モルトウイスキーのビッグイベントが連日の盛況
暑かった夏もようやく終わり、実りの秋へと向かうこの季節。モルトウイスキーの魅力を伝える国内有数のビッグイベントが、東京で次々と開催されて大勢の来客を集めた。
文:WMJ
街を吹き抜ける風にも涼しさが戻り、お酒も一段と美味しく感じられる9月初旬。秋の到来を待っていたかのように、東京都内でウイスキー業界を代表するイベントが開催された。
9月7〜8日の夜に恵比寿アクトスクエアで開催されたのは、MHD モエ ヘネシー ディアジオが主催する「グランドモルトテイスティング2017」。
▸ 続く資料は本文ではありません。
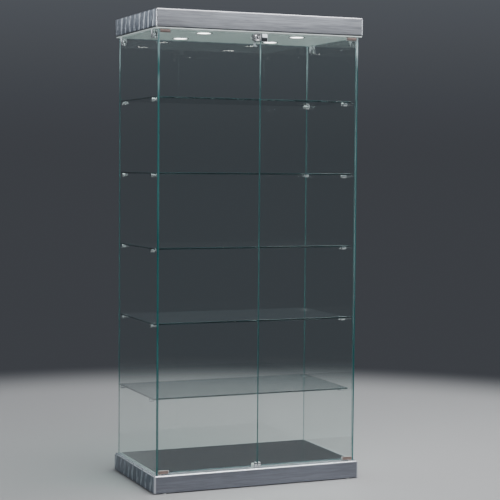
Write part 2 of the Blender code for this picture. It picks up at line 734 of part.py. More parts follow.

2011年からスタートした同イベントは、「秋の夜長とシングルモルト」をテーマに、多彩なシングルモルトを豊かなライフスタイルとともに提案している。同社が取り扱うシングルモルトウイスキー全12ブランドを自由にテイスティングできる隔年のイベントとあって、ウイスキーファンには見逃せない隔年イベントだ。2年ぶりの開催とあって、会場にはオープンと同時に大勢のゲストがやってきた。今回のイベントが提案するライフスタイルは「グランピング」。広い会場は大自然を模した心地よい空間に演出され、DJで作家のロバート・ハリスさんが写真家の猪俣慎吾さんらを迎えて楽しい旅談義。さらにCaravanのライブなども加わり、自由なムードで大人のウイスキーナイトを彩った。
またスコットランドからは天才ブレンダーとして名高いビル・ラムズデン氏が来日し、アードベッグの新商品「アン・オー」を発売に先駆けてお披露目。試飲カウンターでは人々がウイスキーの感想を述べあいながら思い思いの時を過ごしていた。
グランドモルトテイスティングの来訪者層は、前回よりもさらに多様化が進んでいる。シングルモルトウイスキーをカジュアルに楽しむ女性はますます増加し、20代の若者にも着実に浸透しているようだ。ビギナーであっても、お気に入りのブランドを挙げながらウイスキー談義ができる人も多い。伝統や品質を大切にしながら、新しいフレーバーを開拓していくブランドへの共感も伝わってくる。
プロ向けイベントにも日英のブランドが集結
また9月8日には、恒例の「モダンモルトウイスキーマーケット2017」がアキバスクエアで開催された。こちらは三陽物産が2006年からお酒のプロ向けに開催しているウイスキーイベントである。今年も出展13社が各社ブースで取り扱い品の試飲を提供し、限定品の販売や魅力的なステージプログラムを企画した。飲食店の経営者にとっては、コアな知識や最新のフレーバーに触れられる絶好のチャンスである。開催に先立ち、三陽物産代表取締役社長の岡田浩幸氏が語った。
「モルトウイスキーの魅力を多面的に伝えるため、2006年にスタートしたこのイベントも12回めを迎えました。当初は浸透に苦戦しましたが、近年のウイスキーブームによってシングルモルト市場は大きく成長しています。ハイボールを入り口に広がってきたウイスキーの本来の価値を伝え、ウイスキー市場に寄与するのがこのイベントの目的です」
岡田氏いわく、現在のウイスキー市場は2006年比で156%と大きく成長している。20代の飲用経験が焼酎を抜くなど、若い世代に広く浸透しているのも注目すべき傾向だ。会場はオープンと同時にウイスキーの香りで満たされ、各社カウンターは試飲をしながら情報を収集するゲストで賑わった。
注目のステージプログラムでは、サントリースピリッツの宮本博義氏が海のシングルモルト「ボウモア」の魅力を解説。さらに昨年操業を開始した厚岸蒸溜所からは立崎勝幸所長が来京して、現在の生産状況に関する詳細なプレゼンテーションをおこなった。モルトウイスキーの本場であるスコットランドからも、このイベントにあわせて多くの関係者が来日した。インバーハウスディスティラーズのアンディー・ハナー氏は、ビジターセンターさながらに「オールド・プルトニー」のウイスキーづくりを紹介。アラン蒸溜所のリージョナルセールスマネージャーを務めるアンディ・ベル氏、スプリングバンク蒸溜所のリージョナルセールスマネージャーを務めるデービッド・アレン氏、モリソン&マッカイの創業者、ケニー・マッカイ氏らも各社の最新リリース品をテイスティング付きで解説した。
そして恒例となっている限定品の抽選も大盛況。1本300万円の値がついた「ボウモア50年」の購入権が抽選で決まると、会場には歓声とどよめきが上がった。
世界的なウイスキー人気の拡大による原酒不足が懸念されるなか、新しいメーカーの登場や革新的な商品がウイスキーの魅力を広げている。「グランドモルトテイスティング」も「モダンモルトウイスキーマーケット」も、次回の開催が今から楽しみである。